(TASK DESCRIPTION) Look for the word "value" in the entries below, then copy every line that has it.

(Records that describe objects)
::::::::
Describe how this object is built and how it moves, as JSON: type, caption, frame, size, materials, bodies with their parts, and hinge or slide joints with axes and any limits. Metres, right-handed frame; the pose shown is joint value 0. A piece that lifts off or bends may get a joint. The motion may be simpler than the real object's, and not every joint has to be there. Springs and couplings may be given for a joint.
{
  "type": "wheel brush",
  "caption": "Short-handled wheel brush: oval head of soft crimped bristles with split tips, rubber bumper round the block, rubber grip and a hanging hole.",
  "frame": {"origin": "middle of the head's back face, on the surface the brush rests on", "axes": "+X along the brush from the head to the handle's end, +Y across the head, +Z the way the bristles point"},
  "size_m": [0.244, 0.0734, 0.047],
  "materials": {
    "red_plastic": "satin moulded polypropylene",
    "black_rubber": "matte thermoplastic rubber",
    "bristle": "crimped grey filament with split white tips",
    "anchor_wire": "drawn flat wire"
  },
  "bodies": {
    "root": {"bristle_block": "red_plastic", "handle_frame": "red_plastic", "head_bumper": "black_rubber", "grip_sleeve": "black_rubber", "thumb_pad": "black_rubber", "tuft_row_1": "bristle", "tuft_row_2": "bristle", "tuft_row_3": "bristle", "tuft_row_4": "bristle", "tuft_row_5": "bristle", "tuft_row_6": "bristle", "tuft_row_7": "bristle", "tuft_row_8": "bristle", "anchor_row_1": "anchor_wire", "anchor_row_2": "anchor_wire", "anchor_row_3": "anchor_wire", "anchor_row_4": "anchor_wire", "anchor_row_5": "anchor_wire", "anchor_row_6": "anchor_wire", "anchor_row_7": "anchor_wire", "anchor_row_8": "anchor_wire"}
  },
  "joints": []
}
::::::::
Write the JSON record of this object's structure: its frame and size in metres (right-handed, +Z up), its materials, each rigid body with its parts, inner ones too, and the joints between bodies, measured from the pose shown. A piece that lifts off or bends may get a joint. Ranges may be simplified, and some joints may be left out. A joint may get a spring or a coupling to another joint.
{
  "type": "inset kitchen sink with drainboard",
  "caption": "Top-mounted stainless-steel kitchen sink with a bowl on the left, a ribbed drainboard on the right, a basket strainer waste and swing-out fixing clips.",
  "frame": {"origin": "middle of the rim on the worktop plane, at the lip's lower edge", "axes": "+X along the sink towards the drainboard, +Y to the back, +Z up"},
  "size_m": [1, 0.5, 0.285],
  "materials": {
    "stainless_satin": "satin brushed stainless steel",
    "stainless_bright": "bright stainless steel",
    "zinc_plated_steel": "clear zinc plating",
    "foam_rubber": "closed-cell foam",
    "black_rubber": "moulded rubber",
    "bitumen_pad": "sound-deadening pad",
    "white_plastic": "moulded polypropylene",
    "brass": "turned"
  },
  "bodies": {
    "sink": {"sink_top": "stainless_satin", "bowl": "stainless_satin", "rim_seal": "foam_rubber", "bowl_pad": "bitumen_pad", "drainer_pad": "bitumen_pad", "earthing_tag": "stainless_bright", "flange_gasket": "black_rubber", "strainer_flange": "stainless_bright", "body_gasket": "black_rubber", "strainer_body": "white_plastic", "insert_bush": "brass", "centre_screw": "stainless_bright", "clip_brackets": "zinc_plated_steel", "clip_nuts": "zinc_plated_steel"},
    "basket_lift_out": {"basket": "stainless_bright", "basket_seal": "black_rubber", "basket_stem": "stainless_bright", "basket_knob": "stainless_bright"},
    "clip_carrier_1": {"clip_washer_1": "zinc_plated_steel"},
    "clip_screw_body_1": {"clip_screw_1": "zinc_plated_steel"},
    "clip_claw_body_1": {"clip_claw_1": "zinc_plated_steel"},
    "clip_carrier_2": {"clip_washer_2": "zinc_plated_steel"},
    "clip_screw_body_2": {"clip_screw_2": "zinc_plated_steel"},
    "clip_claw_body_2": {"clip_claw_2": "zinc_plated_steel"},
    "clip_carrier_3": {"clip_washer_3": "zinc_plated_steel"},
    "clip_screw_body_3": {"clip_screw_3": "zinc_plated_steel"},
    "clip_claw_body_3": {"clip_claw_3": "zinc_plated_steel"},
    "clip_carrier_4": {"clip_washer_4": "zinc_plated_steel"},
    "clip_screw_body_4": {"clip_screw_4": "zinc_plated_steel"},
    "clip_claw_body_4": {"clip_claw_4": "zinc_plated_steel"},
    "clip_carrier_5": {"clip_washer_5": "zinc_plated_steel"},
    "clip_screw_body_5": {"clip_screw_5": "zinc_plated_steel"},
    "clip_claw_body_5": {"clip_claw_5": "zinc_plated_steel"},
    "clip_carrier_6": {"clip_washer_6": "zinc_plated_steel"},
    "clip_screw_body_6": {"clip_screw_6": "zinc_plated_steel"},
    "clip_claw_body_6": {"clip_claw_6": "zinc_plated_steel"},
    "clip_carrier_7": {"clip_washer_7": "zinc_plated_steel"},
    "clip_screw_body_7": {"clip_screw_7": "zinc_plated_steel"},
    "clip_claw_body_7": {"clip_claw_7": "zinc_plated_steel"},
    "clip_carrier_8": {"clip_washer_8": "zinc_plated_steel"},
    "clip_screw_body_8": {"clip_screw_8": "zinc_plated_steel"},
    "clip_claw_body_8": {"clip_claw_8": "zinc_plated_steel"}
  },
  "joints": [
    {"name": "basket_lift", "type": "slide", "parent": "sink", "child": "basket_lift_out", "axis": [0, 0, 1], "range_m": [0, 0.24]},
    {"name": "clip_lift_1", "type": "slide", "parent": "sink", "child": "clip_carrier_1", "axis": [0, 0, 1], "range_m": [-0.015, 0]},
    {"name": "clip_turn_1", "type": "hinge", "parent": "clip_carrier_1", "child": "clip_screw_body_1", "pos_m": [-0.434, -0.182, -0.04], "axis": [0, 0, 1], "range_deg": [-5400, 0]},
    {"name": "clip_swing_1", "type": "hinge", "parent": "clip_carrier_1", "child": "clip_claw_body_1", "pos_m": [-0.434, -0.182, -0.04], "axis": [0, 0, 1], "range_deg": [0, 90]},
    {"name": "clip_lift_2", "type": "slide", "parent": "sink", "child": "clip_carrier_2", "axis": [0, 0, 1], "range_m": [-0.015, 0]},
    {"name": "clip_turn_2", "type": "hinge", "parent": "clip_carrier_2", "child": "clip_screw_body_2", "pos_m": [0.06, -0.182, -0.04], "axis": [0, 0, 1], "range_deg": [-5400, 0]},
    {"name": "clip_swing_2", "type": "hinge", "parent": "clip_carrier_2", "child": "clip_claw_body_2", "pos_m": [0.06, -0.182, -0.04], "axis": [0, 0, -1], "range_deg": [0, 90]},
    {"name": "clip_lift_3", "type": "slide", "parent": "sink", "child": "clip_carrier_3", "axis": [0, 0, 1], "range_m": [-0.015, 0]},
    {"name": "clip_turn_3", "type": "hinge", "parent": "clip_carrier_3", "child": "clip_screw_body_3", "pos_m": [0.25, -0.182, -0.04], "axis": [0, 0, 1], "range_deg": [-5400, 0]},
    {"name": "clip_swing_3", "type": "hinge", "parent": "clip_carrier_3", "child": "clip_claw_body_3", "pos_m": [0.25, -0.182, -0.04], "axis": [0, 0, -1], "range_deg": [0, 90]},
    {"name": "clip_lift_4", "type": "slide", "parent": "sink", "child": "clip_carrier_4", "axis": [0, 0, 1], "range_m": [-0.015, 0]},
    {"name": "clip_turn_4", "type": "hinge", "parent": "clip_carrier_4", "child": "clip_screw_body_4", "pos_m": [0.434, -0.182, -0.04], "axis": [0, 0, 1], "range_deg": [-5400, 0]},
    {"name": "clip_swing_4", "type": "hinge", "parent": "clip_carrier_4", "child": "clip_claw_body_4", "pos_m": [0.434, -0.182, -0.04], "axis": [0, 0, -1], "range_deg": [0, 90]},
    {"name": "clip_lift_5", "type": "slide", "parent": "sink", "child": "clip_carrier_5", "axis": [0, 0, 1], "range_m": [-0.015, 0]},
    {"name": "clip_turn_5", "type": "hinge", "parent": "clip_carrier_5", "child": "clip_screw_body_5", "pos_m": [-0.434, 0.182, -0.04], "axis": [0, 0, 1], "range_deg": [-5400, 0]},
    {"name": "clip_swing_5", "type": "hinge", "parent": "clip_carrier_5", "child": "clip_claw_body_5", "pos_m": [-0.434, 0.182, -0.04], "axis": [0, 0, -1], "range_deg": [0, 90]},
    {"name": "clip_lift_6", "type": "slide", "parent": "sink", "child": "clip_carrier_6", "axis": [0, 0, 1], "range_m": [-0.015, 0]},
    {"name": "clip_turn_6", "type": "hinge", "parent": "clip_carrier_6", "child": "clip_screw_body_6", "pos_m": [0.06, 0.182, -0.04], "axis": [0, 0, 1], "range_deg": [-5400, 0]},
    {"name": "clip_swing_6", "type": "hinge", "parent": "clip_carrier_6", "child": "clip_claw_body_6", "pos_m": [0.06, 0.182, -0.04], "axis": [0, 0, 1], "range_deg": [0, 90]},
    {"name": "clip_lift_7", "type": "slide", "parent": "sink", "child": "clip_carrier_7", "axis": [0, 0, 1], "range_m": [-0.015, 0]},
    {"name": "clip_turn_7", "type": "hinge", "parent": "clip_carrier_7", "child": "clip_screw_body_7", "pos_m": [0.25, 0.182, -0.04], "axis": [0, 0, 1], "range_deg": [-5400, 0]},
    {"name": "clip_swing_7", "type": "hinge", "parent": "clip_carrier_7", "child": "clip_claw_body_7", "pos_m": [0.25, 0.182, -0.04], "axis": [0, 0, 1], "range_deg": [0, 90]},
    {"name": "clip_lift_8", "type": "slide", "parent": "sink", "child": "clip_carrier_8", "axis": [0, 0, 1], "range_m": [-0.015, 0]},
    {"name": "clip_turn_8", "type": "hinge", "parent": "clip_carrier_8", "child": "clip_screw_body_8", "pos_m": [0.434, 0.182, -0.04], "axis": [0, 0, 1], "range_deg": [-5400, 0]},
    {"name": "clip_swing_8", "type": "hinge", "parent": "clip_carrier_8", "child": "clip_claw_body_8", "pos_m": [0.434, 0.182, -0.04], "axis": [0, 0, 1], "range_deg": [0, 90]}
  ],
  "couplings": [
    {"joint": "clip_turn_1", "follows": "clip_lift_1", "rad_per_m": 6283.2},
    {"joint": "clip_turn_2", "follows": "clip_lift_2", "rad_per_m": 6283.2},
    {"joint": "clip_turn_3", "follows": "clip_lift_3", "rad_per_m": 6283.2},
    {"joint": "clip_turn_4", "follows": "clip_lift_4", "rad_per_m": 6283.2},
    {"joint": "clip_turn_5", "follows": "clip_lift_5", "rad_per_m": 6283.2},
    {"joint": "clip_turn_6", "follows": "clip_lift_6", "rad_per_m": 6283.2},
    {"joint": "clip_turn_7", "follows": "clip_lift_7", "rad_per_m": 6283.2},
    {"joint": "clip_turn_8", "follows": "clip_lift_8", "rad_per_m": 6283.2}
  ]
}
::::::::
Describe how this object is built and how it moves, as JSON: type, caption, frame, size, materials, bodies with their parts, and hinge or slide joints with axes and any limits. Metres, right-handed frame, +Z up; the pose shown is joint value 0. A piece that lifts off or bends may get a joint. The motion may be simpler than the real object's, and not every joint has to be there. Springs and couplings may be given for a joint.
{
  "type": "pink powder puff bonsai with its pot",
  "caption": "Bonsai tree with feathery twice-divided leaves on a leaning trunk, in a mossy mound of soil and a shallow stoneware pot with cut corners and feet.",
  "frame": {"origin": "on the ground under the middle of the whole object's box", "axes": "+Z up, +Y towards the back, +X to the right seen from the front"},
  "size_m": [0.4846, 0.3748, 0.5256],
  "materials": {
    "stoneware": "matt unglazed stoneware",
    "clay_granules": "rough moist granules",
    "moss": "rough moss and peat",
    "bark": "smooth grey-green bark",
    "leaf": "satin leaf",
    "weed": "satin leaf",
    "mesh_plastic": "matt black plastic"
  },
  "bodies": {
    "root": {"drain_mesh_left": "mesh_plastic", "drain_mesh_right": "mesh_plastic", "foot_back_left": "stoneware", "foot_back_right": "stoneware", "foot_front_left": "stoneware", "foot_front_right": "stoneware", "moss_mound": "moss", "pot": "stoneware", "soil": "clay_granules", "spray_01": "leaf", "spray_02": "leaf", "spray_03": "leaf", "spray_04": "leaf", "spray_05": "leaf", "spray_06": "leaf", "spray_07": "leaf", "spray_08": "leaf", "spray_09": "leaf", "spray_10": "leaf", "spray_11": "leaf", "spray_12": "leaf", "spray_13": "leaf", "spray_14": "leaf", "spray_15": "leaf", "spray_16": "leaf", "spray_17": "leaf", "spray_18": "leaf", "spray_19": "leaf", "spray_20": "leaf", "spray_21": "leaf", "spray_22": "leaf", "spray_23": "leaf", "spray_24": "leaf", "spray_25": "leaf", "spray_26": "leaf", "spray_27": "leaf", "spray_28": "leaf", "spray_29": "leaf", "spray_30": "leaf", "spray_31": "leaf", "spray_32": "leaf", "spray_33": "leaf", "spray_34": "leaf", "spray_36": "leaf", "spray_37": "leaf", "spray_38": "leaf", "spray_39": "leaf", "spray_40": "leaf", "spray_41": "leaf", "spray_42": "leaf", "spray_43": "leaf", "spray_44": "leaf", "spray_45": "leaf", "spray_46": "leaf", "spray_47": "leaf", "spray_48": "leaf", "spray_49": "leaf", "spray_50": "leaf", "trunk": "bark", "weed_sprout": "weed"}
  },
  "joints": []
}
::::::::
(RESPONSE)
Describe how this object is built and how it moves, as JSON: type, caption, frame, size, materials, bodies with their parts, and hinge or slide joints with axes and any limits. Metres, right-handed frame; the pose shown is joint value 0. A piece that lifts off or bends may get a joint. The motion may be simpler than the real object's, and not every joint has to be there. Springs and couplings may be given for a joint.
Describe how this object is built and how it moves, as JSON: type, caption, frame, size, materials, bodies with their parts, and hinge or slide joints with axes and any limits. Metres, right-handed frame, +Z up; the pose shown is joint value 0. A piece that lifts off or bends may get a joint. The motion may be simpler than the real object's, and not every joint has to be there. Springs and couplings may be given for a joint.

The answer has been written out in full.